Sabe que na minha opinião não há crentes mas antes tementes!?
E não se admire se ainda vir por aí alguém em busca da redenção nem que para isso tenha de socorrer-se do Belzebu!
Com tantos Belzebus por aí à solta...escoiceando à esquerda e à direita, e NADA RESOLVEM...o bom Povo já devia ter saído desta.
Por favor não o amarrem cada vez mais ao tempo Medievo ....
Não lembra ao diabo, pois não? Kakakakaka... são as especificidades desta minha gente, complicada até dizer chega, misturando sagrado e profano a torto e a direito...
Eu gosto disto. Kakakakaka
Bjs
Se vir por aí um Belzebu acompanhado por um Judas Escariote...mande-os para o Sul porque estão cá a fazer falta.

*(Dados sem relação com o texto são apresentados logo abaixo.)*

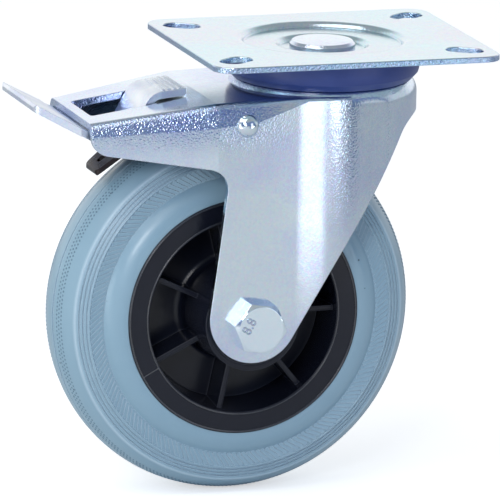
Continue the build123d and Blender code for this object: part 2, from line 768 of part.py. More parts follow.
with BuildPart() as brake_pedal:
    with BuildSketch(Plane.XZ):
        with BuildLine():
            knee_bend = CenterArc(knee_centre, knee_radius, 270 - pedal_slope, pedal_slope + riser_angle)
            hood_bend = CenterArc(hood_centre, hood_radius, 90 + riser_angle, tongue_slope - riser_angle)
            Line(foot_start, knee_bend @ 0)
            Line(knee_bend @ 1, hood_bend @ 0)
            Line(hood_bend @ 1, tongue_end)
        trace(line_width=pedal_thickness)
    extrude(amount=pedal_wing_half_width, both=True)
    fillet(brake_pedal.edges().filter_by(Axis.Y).group_by(Axis.X)[-1], half_sheet * 0.8)
    # plan outline: wings, neck between the canopy's sides, riser and tongue
    with BuildSketch(Plane.XY) as pedal_plan:
        Polygon(
            *[
                (x, side * half_width)
                for side in (-1, 1)
                for x, half_width in [
                    (-pedal_reach, pedal_end_half_width),
                    (pedal_wing_x, pedal_wing_half_width),
                    (pedal_wing_x, neck_half_width),
                    (neck_end_x, neck_half_width),
                    (neck_end_x + neck_taper, riser_half_width),
                    (hood_centre[0] - hood_radius, riser_half_width),
                    (hood_centre[0], tongue_half_width),
                    (tongue_end[0] + 1, tongue_half_width),
                ][::-side]
            ],
            align=None,
        )
        fillet(pedal_plan.vertices().group_by(Axis.X)[0], pedal_corner_radius)
    extrude(amount=-60, mode=Mode.INTERSECT)
    # grip ridges across the tongue
    with BuildSketch(tongue_plane.offset(half_sheet)):
        with Locations(*[((index + 0.9) * ridge_pitch, 0) for index in range(ridge_count)]):
            Rectangle(ridge_width, 2 * tongue_half_width - 2)
    extrude(amount=ridge_height)
save(brake_pedal, "brake_pedal")

# ------------------------------------------------------------------ brake leaf
# Spring-steel leaf with a rolled eye on the cross pin, arched over the tyre under the knee.
eye_radius = brake_pin_radius + pin_clearance
eye_angle = degrees(asin(brake_pin_trail / leaf_radius))
leaf_start = eye_angle + degrees((eye_radius + leaf_thickness / 2) / leaf_radius)
tail_start = polar((axle_x, axle_z), leaf_radius, 90 + leaf_arc_end)
tail_end = polar(tail_start, leaf_tail_length, 180 + leaf_arc_end)
tail_plane = Plane(
    origin=(tail_end[0], 0, tail_end[1]),
    x_dir=(cos(radians(leaf_arc_end)), 0, sin(radians(leaf_arc_end))),
    z_dir=(-sin(radians(leaf_arc_end)), 0, cos(radians(leaf_arc_end))),
)

with BuildPart() as brake_leaf:
    with BuildSketch(Plane.XZ):
        with BuildLine():
            CenterArc((axle_x, axle_z), leaf_radius, 90 + leaf_start, leaf_arc_end - leaf_start)
            Line(tail_start, tail_end)
        trace(line_width=leaf_thickness)
    extrude(amount=leaf_root_half_width, both=True)
    with BuildSketch(Plane.XY) as leaf_plan:
        Polygon(
            (brake_pin_x, -leaf_root_half_width),
            (brake_pin_x, leaf_root_half_width),
            (tail_end[0], leaf_end_half_width),
            (tail_end[0], -leaf_end_half_width),
            align=None,
        )
        fillet(leaf_plan.vertices().group_by(Axis.X)[0], leaf_end_round)
    extrude(amount=-60, mode=Mode.INTERSECT)
    with BuildSketch(tail_plane):
        with Locations((leaf_slot_margin + leaf_slot_length / 2, 0)):
            SlotOverall(leaf_slot_length, leaf_slot_width)
    extrude(amount=leaf_thickness, both=True, mode=Mode.SUBTRACT)
    with BuildSketch(Plane.XZ):
        with Locations((brake_pin_x, brake_pin_z)):
            Circle(eye_radius + leaf_thickness)
    extrude(amount=leg_inner_y - side_band_run - moving_gap, both=True)
    with BuildSketch(Plane.XZ):
        with Locations((brake_pin_x, brake_pin_z)):
            Circle(eye_radius)
    extrude(amount=leg_inner_y, both=True, mode=Mode.SUBTRACT)
save(brake_leaf, "brake_leaf")
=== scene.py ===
import math

import bpy
from mathutils import Matrix, Vector


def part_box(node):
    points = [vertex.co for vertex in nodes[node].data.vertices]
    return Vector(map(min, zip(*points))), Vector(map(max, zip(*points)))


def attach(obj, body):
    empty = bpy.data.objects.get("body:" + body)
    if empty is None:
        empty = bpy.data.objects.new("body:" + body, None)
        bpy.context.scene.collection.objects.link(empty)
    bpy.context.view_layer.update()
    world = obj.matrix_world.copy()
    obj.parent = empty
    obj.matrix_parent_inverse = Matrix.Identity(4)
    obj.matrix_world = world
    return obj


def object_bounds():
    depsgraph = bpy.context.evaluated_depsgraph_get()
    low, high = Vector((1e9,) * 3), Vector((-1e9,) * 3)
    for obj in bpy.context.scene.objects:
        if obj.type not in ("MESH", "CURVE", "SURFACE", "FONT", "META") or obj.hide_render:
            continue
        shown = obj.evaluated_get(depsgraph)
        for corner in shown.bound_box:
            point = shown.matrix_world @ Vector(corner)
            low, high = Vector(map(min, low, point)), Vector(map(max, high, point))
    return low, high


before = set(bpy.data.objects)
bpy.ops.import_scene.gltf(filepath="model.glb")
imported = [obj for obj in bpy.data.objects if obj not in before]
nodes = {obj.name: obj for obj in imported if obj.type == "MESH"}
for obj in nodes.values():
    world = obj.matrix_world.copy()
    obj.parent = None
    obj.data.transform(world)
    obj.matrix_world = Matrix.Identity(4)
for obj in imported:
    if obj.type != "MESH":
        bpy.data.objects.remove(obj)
solid_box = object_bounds()
bpy.ops.object.select_all(action="DESELECT")

# ---------------------------------------------------------------- camera
# A long lens a little above the top plate, turned to the castor's left front, so that
# the near fork leg, the wheel's face and the brake canopy all show.
turn = math.radians(18.19)
climb = math.radians(12.79)
tilt = math.radians(-1.16)
lens_distance = 2.78028
lens_length = 594.5
sensor_width = 36
view_depth = 20
aim_height = -0.05249
aim_right = -0.02326
aim_down = 0.02001

forward = Vector((math.sin(turn) * math.cos(climb), math.cos(turn) * math.cos(climb), -math.sin(climb)))
level = Vector((math.cos(turn), -math.sin(turn), 0))
plumb = forward.cross(level)
right = math.cos(tilt) * level + math.sin(tilt) * plumb
down = math.cos(tilt) * plumb - math.sin(tilt) * level
aim = Vector((0, 0, aim_height)) + aim_right * right + aim_down * down
axes = Matrix((right, -down, -forward)).transposed().to_4x4()

camera_data = bpy.data.cameras.new("camera")
camera_data.sensor_width = sensor_width
camera_data.lens = lens_length
camera_data.clip_end = view_depth
camera = bpy.data.objects.new("camera", camera_data)
camera.matrix_world = Matrix.Translation(aim - lens_distance * forward) @ axes
bpy.context.scene.collection.objects.link(camera)
bpy.context.scene.camera = camera

# ---------------------------------------------------------------- floor
# A white paper sweep under the wheel. It looks plain white to the lens and through clear
# things, and still takes the castor's soft shadow.
sweep_width = 6
paper_colour = (0.82, 0.83, 0.84, 1)
paper_lift = 0.57


def add_node(tree, kind, inputs=None, **options):
    """Add a shader node; each input is a value or the socket that feeds it."""
    made = tree.nodes.new("ShaderNode" + kind)
    for name, value in options.items():
        setattr(made, name, value)
    for socket, value in (inputs or {}).items():
        if isinstance(value, bpy.types.NodeSocket):
            tree.links.new(value, made.inputs[socket])
        else:
            made.inputs[socket].default_value = value
    return made


def product(tree, first, second):
    """Multiply two values: of two masks, what both cover."""
    return add_node(tree, "Math", {0: first, 1: second}, operation="MULTIPLY").outputs[0]


def stronger(tree, first, second):
    """Take the higher of two values: of two masks, what either covers."""
    return add_node(tree, "Math", {0: first, 1: second}, operation="MAXIMUM").outputs[0]


def new_material(name):
    """Add a material, and return it with its node tree and its surface shader."""
    material = bpy.data.materials.new(name)
    material.use_nodes = True
    return material, material.node_tree, material.node_tree.nodes["Principled BSDF"]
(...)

Precisamos cá desses guerreiros, para ver se com algumas benzeduras expurgamos a "paisagem"!
Ip!
Venerem e exaltem o Santo fundador da urbe, cubram as ruas com flores, queimem incensos em toda a cidade, celebrem as vindimas e o vinho, observem o rio com olhos de ver, festejem o solestício, encenem «O Pobre Tolo» e a «Senhora da Noite», saibam distinguir o falsário do contraste, e reconheçam que os caminhos ascencionais que no novo milénio se oferecem ao Homem não se devem confundir com o medo ou a depravação com que até aqui se tangeu a manada.
Os sinais de degradação e declínio estão patentes por todo o concelho e cidade, e quando no presente escasseiam as oportunidades comemorativas de valor e de valores, tudo serve de apego racional para justificar este miserável (e mais um! como foi comemorar as «invasões») evento oficial - com direito a festim e a procissão nocturna - com a pretensão de ressuscitar o «culto oficial» dos diabos neste nobre e sagrado lugar de eremitério.
Não há acaso que possa justificar tamanha desfaçatez em repetição contínua...
Olha que não estão a fazer falta, estes, Hélio! Com toda a certeza há por aí belzebus e Judas Escariotes de carne e osso... até dizer chega!
Amanhem-se com eles!
É um ponto de vista que eu compreendo e aceito, resultante duma perspectiva um pouco diferente da minha.